Celui-ci a tout fait pour empêcher les ralliements à M. Macron. Tous les Républicains qui ont été tentés par le macronisme ont été menacés d'expulsion.  Eric Ciotti n'a pas mâché les mots par lesquels il juge la nomination de M. Philippe. Bernard Accoyer a rappelé que le simple recrutement du maire du Havre par la République en marche ne correspondait à aucun accord d'appareil. Ces positions hostiles traduisent, à n'en pas douter, la loyauté de ceux qui s'expriment à l'égard de leur propre parti. Elle ne correspond pas, néanmoins, à une vision politique claire.

Une hostilité stratégique

Le durcissement des attitudes avant les législatives est compréhensible dans le camp des extrêmes. Jean-Luc Mélenchon et les porte-parole de l'extrême droite ne tarissent pas de sarcasmes en utilisant d'ailleurs le même argument, à savoir que le mélange gauche-droite tel que le pratique M. Macron est la continuation d'une gouvernance bicéphale qui n'a jamais cessé d'exister, alors que, en réalité, il s'agit de souder des points de vue que rapproche une crise nationale de grande ampleur.  Il est moins compréhensible en ce qui concerne le PS (« Premier ministre de droite, cela veut dire qu'il faut plus de gauche à l'Assemblée », a dit M. Cambadélis) au moment où Bernard Cazeneuve accueille très chaleureusement Edouard Philippe à Matignon : on aurait cru qu'ils étaient du même bord. A droite, l'hostilité à l'égard du nouveau président est plus stratégique qu'idéologique : les Républicains veulent garder leur influence sur l'évolution du pays, il leur faut des effectifs parlementaires. Mais comment ne pas tenir compte de l'appel de 28 républicains (dont Nathalie Kosciusko-Morizet, Benoît Apparu, Christian Estrosi, Thierry Solère, Gérald Darmanin, Jean-Louis Borloo) qui demandent que LR saisisse la main tendue par le président Macron ? A s'opposer à un mouvement en profondeur qui va bien au-delà des guerres picrocholines, le parti risque de se briser.

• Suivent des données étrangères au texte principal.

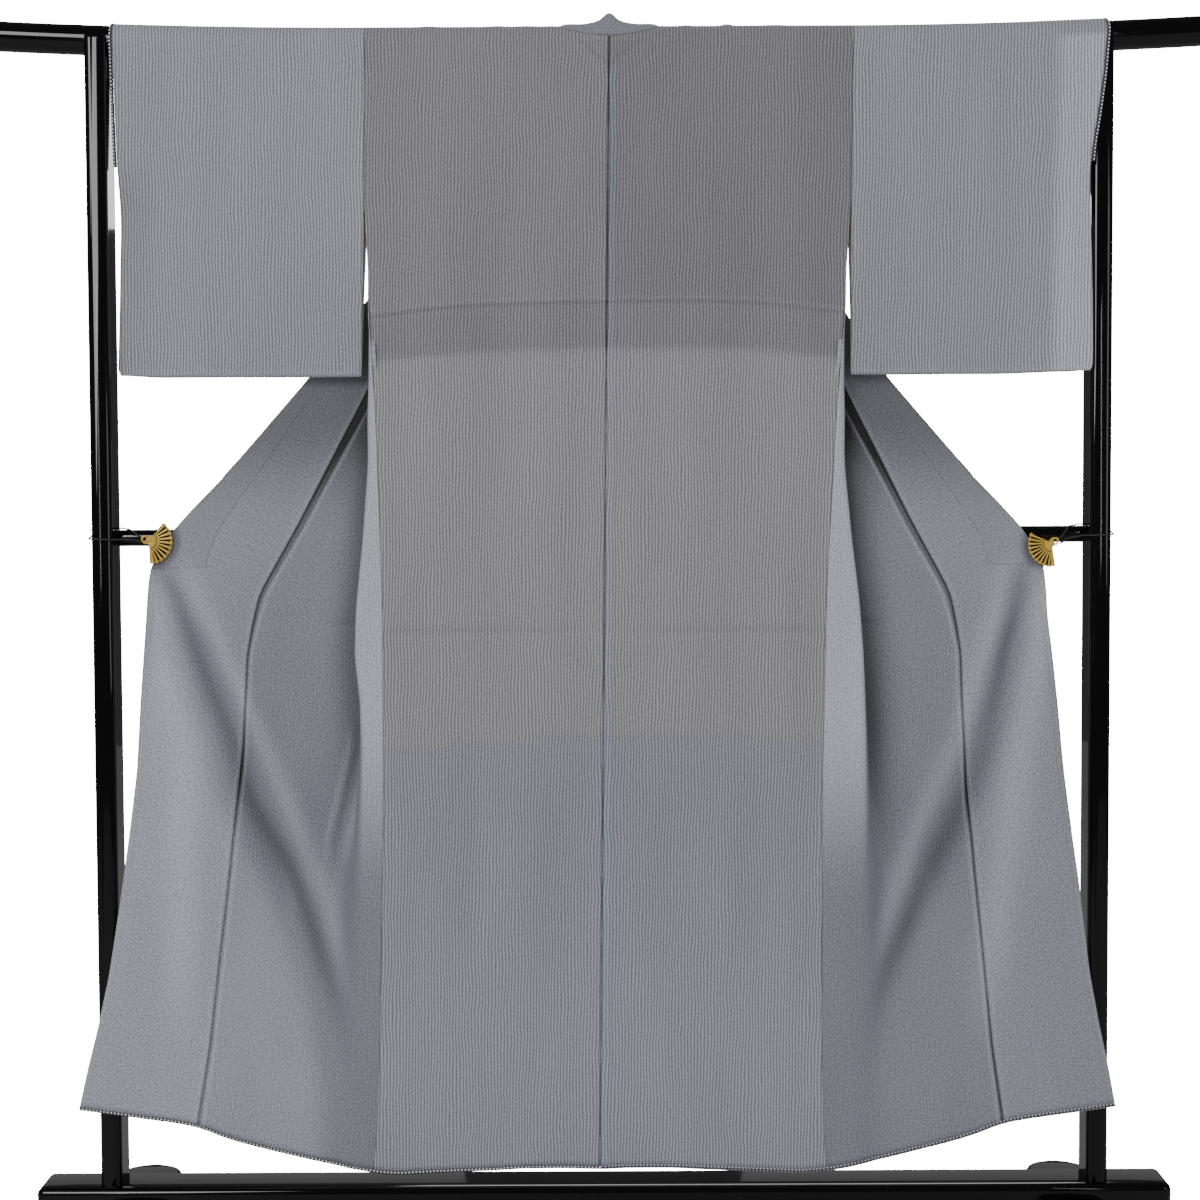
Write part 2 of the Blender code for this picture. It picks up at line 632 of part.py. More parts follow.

Quoi qu'il en soit, au lendemain des législatives, il faudra bien que ceux qui font de la politique raisonnablement accusent réception des messages que le peuple leur a envoyés : il y a un président et un Premier ministre désignés par le suffrage universel. Il y aura une représentation nationale. Le bien du pays, c'est que l'exécutif et le législatif travaillent harmonieusement, ne fût-ce que pour écarter les extrêmes.